Tillie the Toiler is a newspaper comic strip created by cartoonist Russ Westover who initially worked on his concept of a flapper character in a strip he titled Rose of the Office. With a title change, it sold to King Features Syndicate which carried the strip from 1921 to 1959.

The daily strip began on Monday, January 3, 1921, followed by the Sunday page on October 10, 1922. For the Sunday page, Westover also did a topper strip, Van Swaggers, beginning in 1926, and he later did another topper, Aunt Min, in the 1930s.

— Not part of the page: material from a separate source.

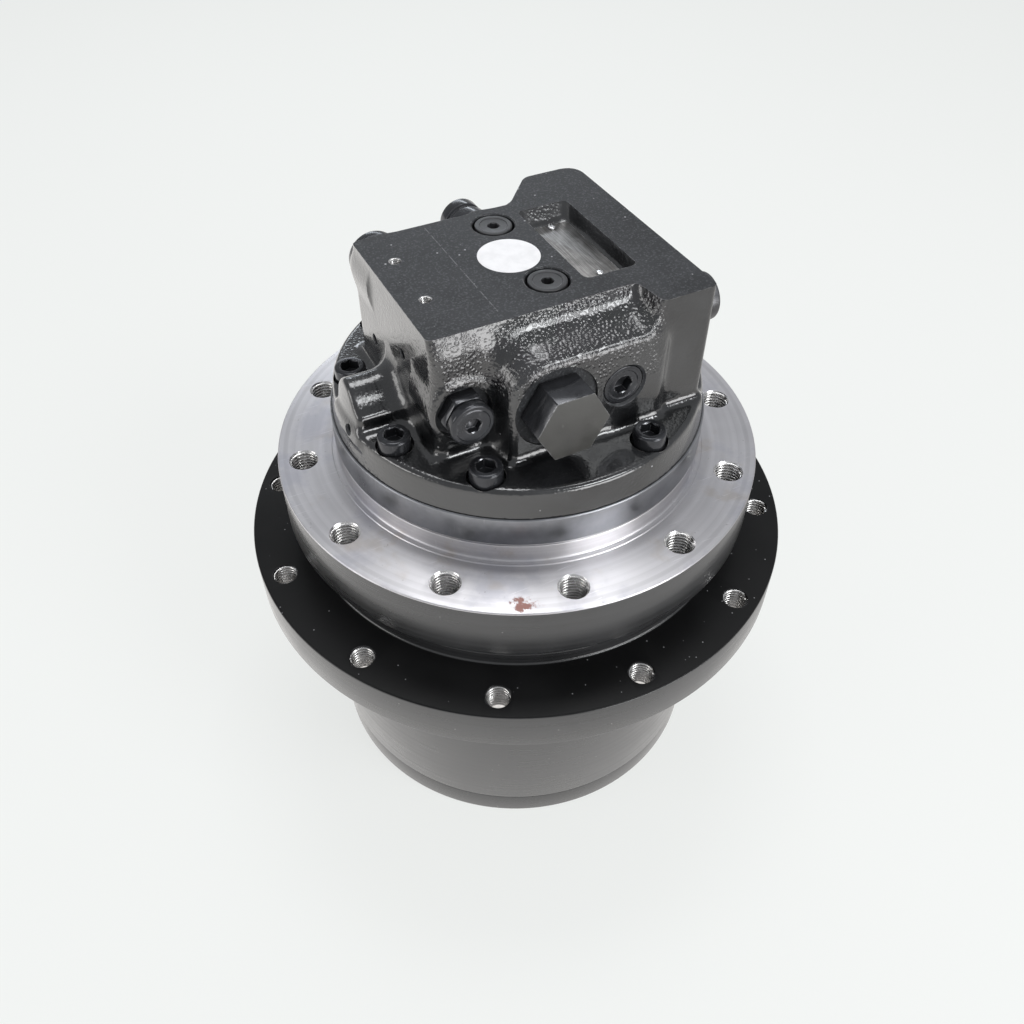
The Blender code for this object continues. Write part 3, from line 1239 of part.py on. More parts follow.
clear_scene()
PARTS = make_collection("excavator_final_drive")
CUTTERS = make_collection("cutters", hidden=True)
BLACK_PAINT = make_material("black_paint", (0.035, 0.036, 0.040), 0.35, 0.0)
BLACK_STEEL = make_material("black_steel", (0.050, 0.050, 0.054), 0.40, 0.6)
DARK_STEEL = make_material("dark_steel", (0.16, 0.16, 0.17), 0.40, 0.9)
GEAR_STEEL = make_material("gear_steel", (0.42, 0.42, 0.44), 0.32, 1.0)
BRIGHT_STEEL = make_material("bright_steel", (0.66, 0.66, 0.68), 0.22, 1.0)
BRONZE = make_material("bronze", (0.55, 0.36, 0.16), 0.35, 1.0)
ALUMINIUM = make_material("aluminium", (0.62, 0.61, 0.60), 0.40, 1.0)
RUBBER = make_material("rubber", (0.02, 0.02, 0.02), 0.70, 0.0)
main()
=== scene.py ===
"""Looks of an excavator final drive: an add-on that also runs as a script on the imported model."""

import json
from math import atan2, cos, hypot, pi, radians, sin, tan

import bmesh
import bpy
import numpy as np
from bpy.props import FloatProperty, FloatVectorProperty, IntProperty, PointerProperty
from bpy.types import Operator, Panel, PropertyGroup
from mathutils import Matrix, Vector
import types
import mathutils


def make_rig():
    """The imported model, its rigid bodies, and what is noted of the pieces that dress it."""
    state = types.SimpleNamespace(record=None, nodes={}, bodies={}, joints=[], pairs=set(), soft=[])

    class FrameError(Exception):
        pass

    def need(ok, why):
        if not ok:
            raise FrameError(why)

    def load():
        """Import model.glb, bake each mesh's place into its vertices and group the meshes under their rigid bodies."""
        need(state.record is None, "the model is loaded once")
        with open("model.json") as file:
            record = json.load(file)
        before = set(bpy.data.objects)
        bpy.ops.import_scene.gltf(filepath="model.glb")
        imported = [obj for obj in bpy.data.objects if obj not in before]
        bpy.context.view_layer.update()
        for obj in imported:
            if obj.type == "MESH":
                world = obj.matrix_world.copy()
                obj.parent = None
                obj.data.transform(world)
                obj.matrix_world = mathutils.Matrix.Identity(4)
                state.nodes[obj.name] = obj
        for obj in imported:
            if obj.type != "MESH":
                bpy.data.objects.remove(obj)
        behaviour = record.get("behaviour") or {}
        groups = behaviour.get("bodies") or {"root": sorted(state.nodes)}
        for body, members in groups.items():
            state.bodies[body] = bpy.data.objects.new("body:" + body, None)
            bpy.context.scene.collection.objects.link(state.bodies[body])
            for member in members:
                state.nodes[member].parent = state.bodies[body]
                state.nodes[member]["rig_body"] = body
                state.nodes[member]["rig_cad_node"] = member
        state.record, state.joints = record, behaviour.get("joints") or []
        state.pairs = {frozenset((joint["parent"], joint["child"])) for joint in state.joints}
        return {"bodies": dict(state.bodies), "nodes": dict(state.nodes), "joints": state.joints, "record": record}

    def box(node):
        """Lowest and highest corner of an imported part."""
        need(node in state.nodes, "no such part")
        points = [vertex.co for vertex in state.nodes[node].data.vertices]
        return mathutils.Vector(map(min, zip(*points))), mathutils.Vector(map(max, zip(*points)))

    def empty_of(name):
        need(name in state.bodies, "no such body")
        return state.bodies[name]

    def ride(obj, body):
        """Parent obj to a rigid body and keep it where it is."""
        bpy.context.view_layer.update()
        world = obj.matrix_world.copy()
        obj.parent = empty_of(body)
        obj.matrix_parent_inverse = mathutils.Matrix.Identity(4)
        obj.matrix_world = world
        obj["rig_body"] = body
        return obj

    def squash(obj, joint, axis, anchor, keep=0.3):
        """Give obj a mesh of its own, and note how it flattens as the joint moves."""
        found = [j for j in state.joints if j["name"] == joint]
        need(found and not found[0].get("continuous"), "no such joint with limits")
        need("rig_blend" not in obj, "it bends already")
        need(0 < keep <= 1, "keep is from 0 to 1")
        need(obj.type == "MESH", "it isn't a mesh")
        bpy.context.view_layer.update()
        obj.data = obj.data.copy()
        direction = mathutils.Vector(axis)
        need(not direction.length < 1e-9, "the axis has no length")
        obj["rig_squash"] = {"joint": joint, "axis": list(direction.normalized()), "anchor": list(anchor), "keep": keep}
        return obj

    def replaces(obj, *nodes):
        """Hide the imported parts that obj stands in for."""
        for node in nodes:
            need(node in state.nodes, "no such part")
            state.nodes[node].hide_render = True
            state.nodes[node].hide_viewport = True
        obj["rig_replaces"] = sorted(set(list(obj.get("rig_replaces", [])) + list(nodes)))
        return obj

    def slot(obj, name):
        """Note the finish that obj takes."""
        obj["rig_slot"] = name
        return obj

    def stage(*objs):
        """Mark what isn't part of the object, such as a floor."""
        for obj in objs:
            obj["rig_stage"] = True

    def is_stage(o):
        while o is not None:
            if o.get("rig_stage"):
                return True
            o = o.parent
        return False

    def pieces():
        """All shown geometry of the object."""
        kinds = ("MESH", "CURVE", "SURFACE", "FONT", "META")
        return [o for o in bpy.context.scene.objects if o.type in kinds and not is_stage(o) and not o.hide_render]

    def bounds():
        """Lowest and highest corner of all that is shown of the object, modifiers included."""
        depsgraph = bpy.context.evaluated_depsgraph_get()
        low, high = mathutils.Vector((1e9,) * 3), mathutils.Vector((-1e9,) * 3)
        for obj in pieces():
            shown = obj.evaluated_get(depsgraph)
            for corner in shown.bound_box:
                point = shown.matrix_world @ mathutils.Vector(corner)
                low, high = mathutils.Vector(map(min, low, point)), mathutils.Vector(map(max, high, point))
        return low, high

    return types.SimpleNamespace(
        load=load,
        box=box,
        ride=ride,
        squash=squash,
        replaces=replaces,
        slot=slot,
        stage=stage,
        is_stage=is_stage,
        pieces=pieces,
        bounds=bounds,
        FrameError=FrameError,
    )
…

Westover retired in 1951 with his assistant Bob Gustafson then doing most of the writing and drawing. After Westover departed completely three years later, Gustafson's signature appeared on the strip beginning October 4, 1954. The daily strip ended March 7, 1959, with the last Sunday eight days later on March 15.[1]

Characters and story

Stylish working girl Tillie was employed as a stenographer, secretary and part-time model. An attractive brunette, she had no problem finding men to escort her around town. Comics historian Don Markstein described the story situations:

Tillie (last name Jones) toiled for a fashionable women's wear company run by clothing mogul J. Simpkins. Or usually did, anyway—she'd occasionally quit or be fired, as the plotline, which ran at breakneck pace and didn't always make perfect sense, required. During World War II, in fact, she even joined the U.S. Army. But she always came back to Simpkins. Mostly, she worked in his office, but she also did a little modeling. Whatever she did and wherever she went, however, she was impeccably dressed in the very latest styles. (Except when she was in the army, of course.) This helped her in the pursuit of charming and often wealthy young men, who came and went at an alarming rate, providing grist for the story mill. She did, however, have one steady male associate, Clarence "Mac" MacDougall, a short, bulb-nosed co-worker who loved her persistently even though she returned little of the feeling.[1]

Reprints

Cupples & Leon collected the strips into book form in 1925, followed by seven other books in that series. Dell Comics reprinted the strip in 14 issues between 1941 and 1949. Tillie the Toiler and the Masquerading Duchess was a novel published by Whitman in 1943.

Films

The comic strip inspired two films of the same name: Tillie the Toiler (1927), a silent film with Marion Davies in the title role, and Tillie the Toiler (1941), starring Kay Harris.